После демобилизации из армии я вернулся в Витебск. Но там никакой перспективы на будущее для себя не видел. Вернулся опять в Таллинн. Работал на заводе «Двигатель». Когда начались конфликты на Ближнем Востоке, на работе начались всякие проверки-перепроверки... Помню, что после того, как первый раз был в синагоге на Магдалена, на следующий день меня вызвал начальник отдела завода. Вопросы были такие: «Зачем ходил? Что там потерял в сионистском центре?..»

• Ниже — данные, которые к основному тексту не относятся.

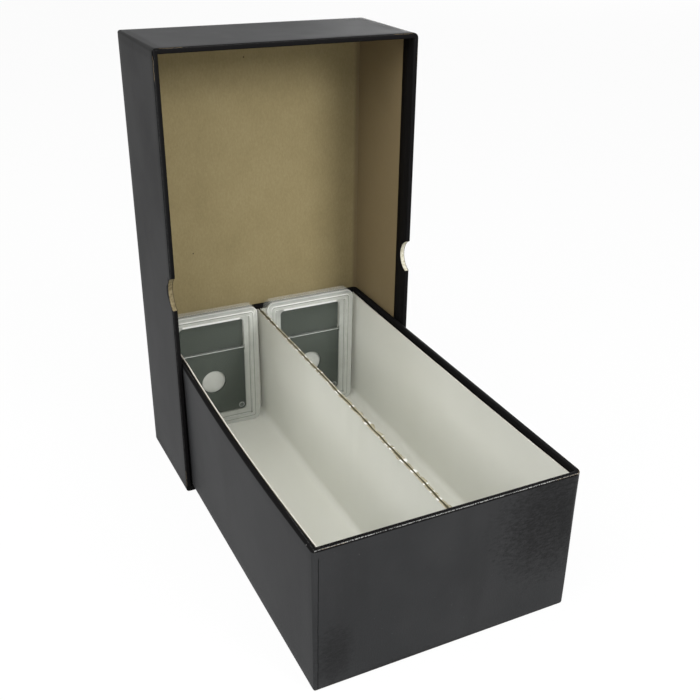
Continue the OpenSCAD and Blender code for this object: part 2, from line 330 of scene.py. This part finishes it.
def cut_card(name):
    """Cut edge of the card: fibrous, tan along the divider with pale torn stretches."""
    g = Graph(name)
    fine = g.noise(1400.0, 4.0, 0.7)
    slow = g.noise(70.0, 3.0, 0.6)
    mixed = g.add(g.mul(fine, 0.6), g.mul(slow, 0.4))
    tone = g.ramp(mixed, (0.32, (0.42, 0.39, 0.34)), (0.50, (0.56, 0.54, 0.48)), (0.7, (0.68, 0.67, 0.62)))
    here = g.local(TO_ROW)
    middle = g.span(g.math("ABSOLUTE", here["X"]), 8.0 * MM, 6.0 * MM)
    torn = g.span(g.noise(170.0, 3.0, 0.6, g.scaled(0.0, 1.0, 0.0)), 0.50, 0.60)
    ply = g.mix(torn, g.ramp(mixed, (0.35, PLY_TAN[0]), (0.65, PLY_TAN[1])), PLY_TORN)
    tone = g.mix(middle, tone, ply)
    return g.principled(Base_Color=tone, Roughness=0.85, Specular_IOR_Level=0.2,
                        Normal=g.bump(fine, 0.6, 0.0002))


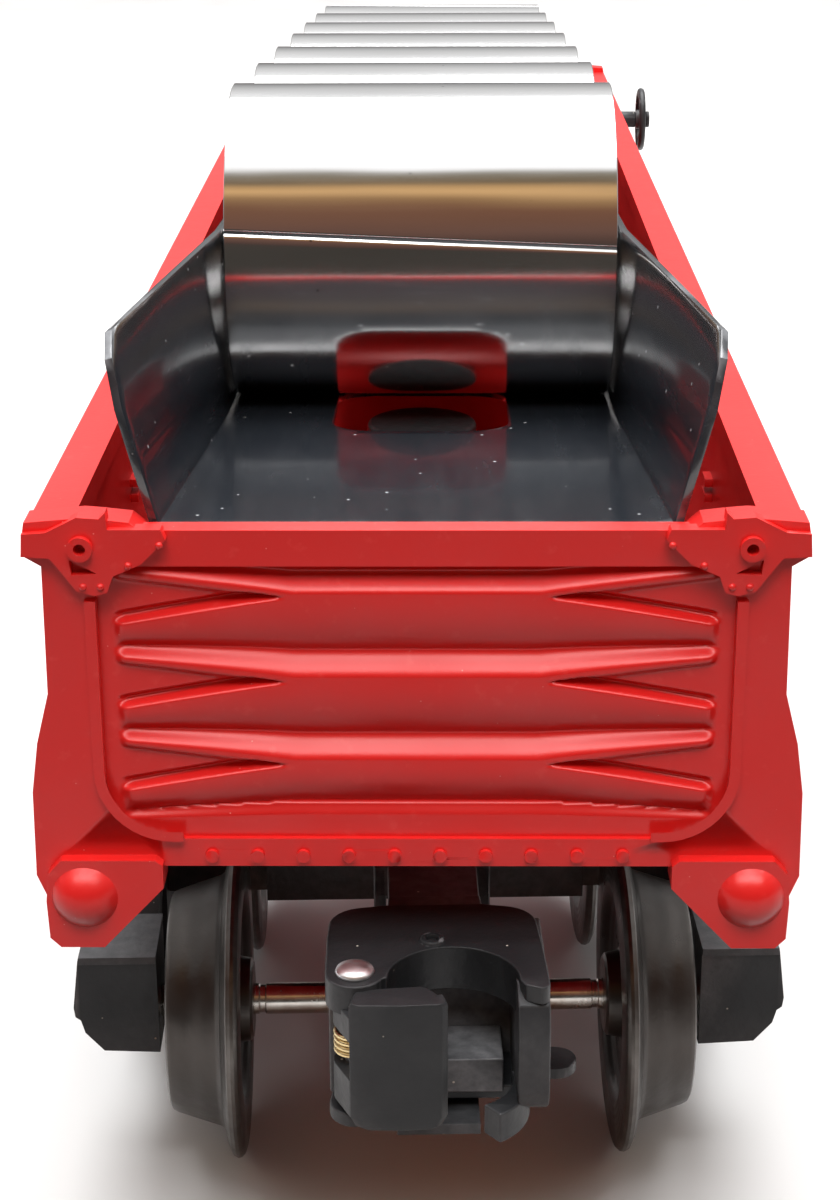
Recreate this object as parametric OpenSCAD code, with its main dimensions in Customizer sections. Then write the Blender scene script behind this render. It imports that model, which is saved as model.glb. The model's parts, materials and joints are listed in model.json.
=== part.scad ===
// Toy gondola car that carries culvert pipes in a sloping sheet-metal channel.
// Origin: table plane, centre line, midway between the two end walls.
// +X right, +Y from the high loading end to the low end, +Z up. Millimetres.

/* [Body] */
// Length over the end walls
body_l = 206; // [180:1:240]
// Width over the top rails
rail_w = 49.2; // [44:0.2:56]
// Height of the top rails above the table
rail_z = 58.6; // [54:0.2:64]
// Thickness of the moulded end walls
wall_t = 1.65; // [1.2:0.05:2.4]

/* [Channel and pipes] */
// Outside diameter of a pipe
pipe_d = 24.3; // [20:0.1:26]
// Length of a pipe
pipe_l = 29.2; // [20:0.1:34]
// Wall thickness of a pipe
pipe_t = 0.45; // [0.3:0.05:1]
// Downhill slope of the channel floor in degrees
slope = 4; // [0:0.5:6]
// Height of the channel side walls
trough_h = 14.2; // [8:0.1:20]
// Thickness of the channel sheet
sheet_t = 0.5; // [0.3:0.05:1]

/* [Trucks and wheels] */
// Distance between the truck centres
truck_span = 127.6; // [110:0.2:150]
// Distance between the two axles of a truck
wheelbase = 32.8; // [30:0.2:36]
// Gap between the backs of two wheels on an axle
back_gap = 28.6; // [28:0.1:29.4]
// Wheel radius over the flange
flange_r = 12.15; // [10:0.05:13]
// Axle radius
axle_r = 1.2; // [0.8:0.05:1.8]
// Angle that the loading-end truck stands at, in degrees
front_turn = 1.9; // [-6:0.1:6]

/* [Couplers and brake wheel] */
// Height of the coupler head's top above the table
coupler_top = 29.3; // [28:0.1:29.5]
// Width of the coupler head
coupler_w = 14.4; // [12:0.1:16]
// Brake wheel radius
brake_r = 4.3; // [3:0.1:6]

/* [Hidden] */

$fn = 48;
fit = 0.05;
end_y = body_l / 2;
truck_y = truck_span / 2;
rail_x = rail_w / 2;
rail_in = rail_x - 2.8;
side_x = rail_x - 1;
belly_x = rail_x + 0.5;
sill_z = 35.2;
floor_z = 38.5;
floor_t = 1.5;
pad_z = 30.5;
step_z = 29.6;
rib_pitch = 5.8;
panel_in = 0.4;
post_n = 12;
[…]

В то время в Советском Союзе во всех больших городах среди евреев усилился интерес к еврейской истории и культуре. Стали создаваться группы, где начали изучать иврит, историю еврейского народа. Ввиду почти полного отсутствия соответствующей литературы, этот интерес дал толчок еврейскому самиздату. Комитет государственной безопасности СССР очень внимательно следил за всякой антисоветской деятельностью. Так как Таллинн - портовый город, и в городе часто гуляли моряки, иностранцы, в КГБ очень боялись, что они могут привозить нелегальную литературу. В 1970 году в ленинградском аэропорту была задержана группа евреев, планировавших без оружия предпринять попытку угона самолета в Израиль. На фоне "Самолетного дела" КГБ приступил к разгрому сионистского подполья по всей территории Советского Союза. Наиболее массовые аресты и обыски производились в Ленинграде, Риге и Кишиневе. Но и в Таллинне после этого случая стало очень большое ужесточение со стороны КГБ. Кроме того, в связи с подготовкой к XXII летним Олимпийским играм (соревнования по Oлимпийской парусной регате проходили в Таллинне), контроль КГБ стал ещё жёстче. В результате был нанесен ощутимый удар по сионистскому движению советских евреев. Десятки активистов оказались за решеткой...

В то время я учился заочно на третьем курсе Таллиннского политехнического института, экономическом факультете. Но я был отчислен и арестован органами КГБ «за антисоветскую агитацию и сионизм в явном проявлении». Несколько лет провёл в тюрьме...

В бывшем Советском Союзе было полное отсутствие информации о том, что происходит за пределами страны, происходящее в Советском Союзе освещалось искажённо, многое замалчивалось. Для многих советских граждан "вражьи голоса", как официально называли радио Би-би-си, Голос Израиля, Свобода и другие, являлись единственным источником не только альтернативных мнений, но и фактов, в том числе и о внутренней жизни Советского Союза. Из этих источников узнавали об авариях и катастрофах, тяжких преступлениях или разногласиях в руководстве. По радио зачитывали вслух запрещённые книги, крутили джаз и рок. Слушать свободно, просто так настроиться на нужную волну, было очень сложно, так как специально на этих частотах включали заглушающий звук: шум, визг пилы и прочее. Для меня же таким источником информации было Финское радио. Каждый вечер полчаса была программа на русском языке, где всё можно было узнать. Например, там я узнавал, когда будут еврейские Праздники.

Многим людям, в том числе и евреям, которые жили в Прибалтике, было непонятно, когда тебе в лицо говорят «жидовская рожа», когда учительница в школе могла сказать, что я не такой, как другие.., то же самое можно было услышать и в Белоруссии, и в Новосибирске, и в Туркмении... Когда я приехал в Таллинн, этого всего не было! Мой пройденный путь такой тернистый, всё время вертикально, всё время вверх. Всё время нужно было держать голову очень высоко. Главное, нужно было оставаться человеком. В моём понимании, вера и национальность — это не рубашка, которую можно поменять. А пот, кровь, слёзы, которые человек пережил на своём жизненном пути, они остаются. Остаются рубцом в душе человека. Они остались рубцом в моей душе.

У меня есть хобби, мне нравится делать поделки по металлу, из дерева. Я уже сделал очень много работ, многие связаны с еврейской тематикой. Когда в 1960-ые годы в Таллинн приезжал Еврейский театр из Литвы, в конце спектакля я вынес на сцену артистам подарок - большой Маген-Давид из бронзы, который тоже изготовил сам.